Fe-rich silicate glasses found in minerals of trachytes (Fig. 3, Table 2) have a similar composition to those that were previously found as globules in melt inclusions in plagioclase and in the matrix of basalts from Wangtian’e shield volcano [9]. The high H2O content (10–5 wt %) in Fe-rich silicate glasses found in minerals of trachytes is comparable with that of H2O-bearing Fe-rich glasses in tholeiitic basalts of Wangtian’e volcano [9]. As was shown in [9], the presence of interstitial Fe-rich and Si-rich glasses in a matrix, as well as in melt inclusions of plagioclase of basalts, indicates the silicate–silicate liquid immiscibility at the final stages of crystallization of these rocks. The separation into two immiscible silicate liquids occurs when the FeO concentrations of melts reach 15–18 wt % during the Fenner-type crystal fractionation of ferrobasaltic magmas for both closed-system magmatic differentiation (Skaergaard and Sept Iles intrusions) and open-system one (trap provinces of Siberia and India, volcanic complexes El Laco, Wangtian’e, etc.) [2, 9, 20]. In particular, this mechanism occurred upon the formation of shield basalts of Wangtian’e volcano. Judging from the above, the trachytic melts that form during crystallization differentiation of basaltic magmas, inherited products of both silicate–carbonate and silicate–silicate immiscibility.
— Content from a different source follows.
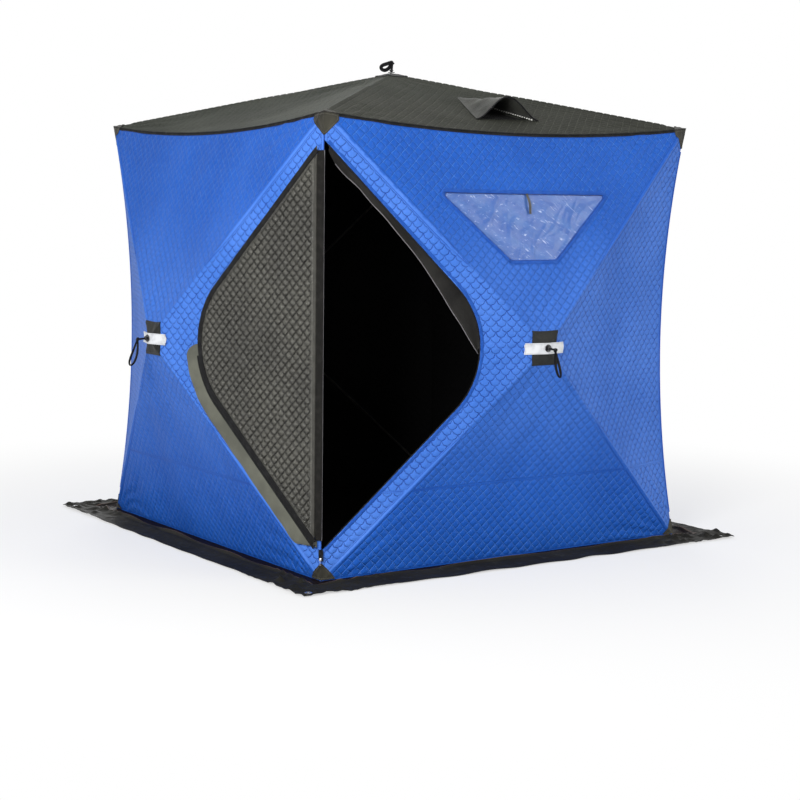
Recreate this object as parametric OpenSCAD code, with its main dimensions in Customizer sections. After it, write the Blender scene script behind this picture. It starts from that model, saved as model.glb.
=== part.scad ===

The formation of trachytes with these characteristics is considered in the framework of the following model. The basaltic melt intruded into a shallow magma chamber together with small portions of the ferrocarbonate melt, formed upon the interaction between silicate melt and crustal carbonates. The Fenner-type crystal fractionation of the basaltic melt produces two immiscible silicate liquids: Si- and Fe-rich. Part of this magma erupted on the surface and formed the shield basalts of Wangtian’e volcano [9]. The residual melt in the magmatic chamber continued to differentiate changing the character of the trend as a result of crystallization of magnetite and Fe-bearing minerals (clinopyroxene and fayalite). The crystallization differentiation led to the formation of a trachytic melt in the shallow magma chamber. This melt inherited immiscible ferrocarbonate and hydrous Fe-rich silicate liquids from the parental basaltic magma. The ascent of the hybrid melt led to the decomposition of the ferrocarbonate liquid on magnetite, carbon, and CO2 under decreasing temperature and pressure.

CONCLUSIONS

(1) It has been identified from the melt inclusion study that hedenbergite and plagioclase of trachytes of Wangtian’e volcano crystallized from a trachyitic melt in the subsurface magmatic chamber at temperatures of 1080–1100 and 1050–1060°C, respectively. After heating experiments, the melt inclusions in plagioclase contained CO2, amorphous carbon, and CO\(_{3}^{{2 - }}\) ions. Water-bearing Fe-rich globules and CO2 inclusions with carbonate relics were found in phenocrysts of trachytes.

(2) The results of geochemical studies of Wangtian’e volcano show that the entire range of the studied volcanic rocks from tholeiitic basalts to trachytes formed with a dominant role of crystal fractionation process.

(3) It has been shown that the trachytic melt formied upon crystal fractionation inherited immiscible ferrocarbonate and water-bearing Fe-rich liquids from the parental basaltic magma. Ascending to the surface, this hybrid melt was decomposed on magnetite, carbon, and CO2 at decreasing temperature and pressure.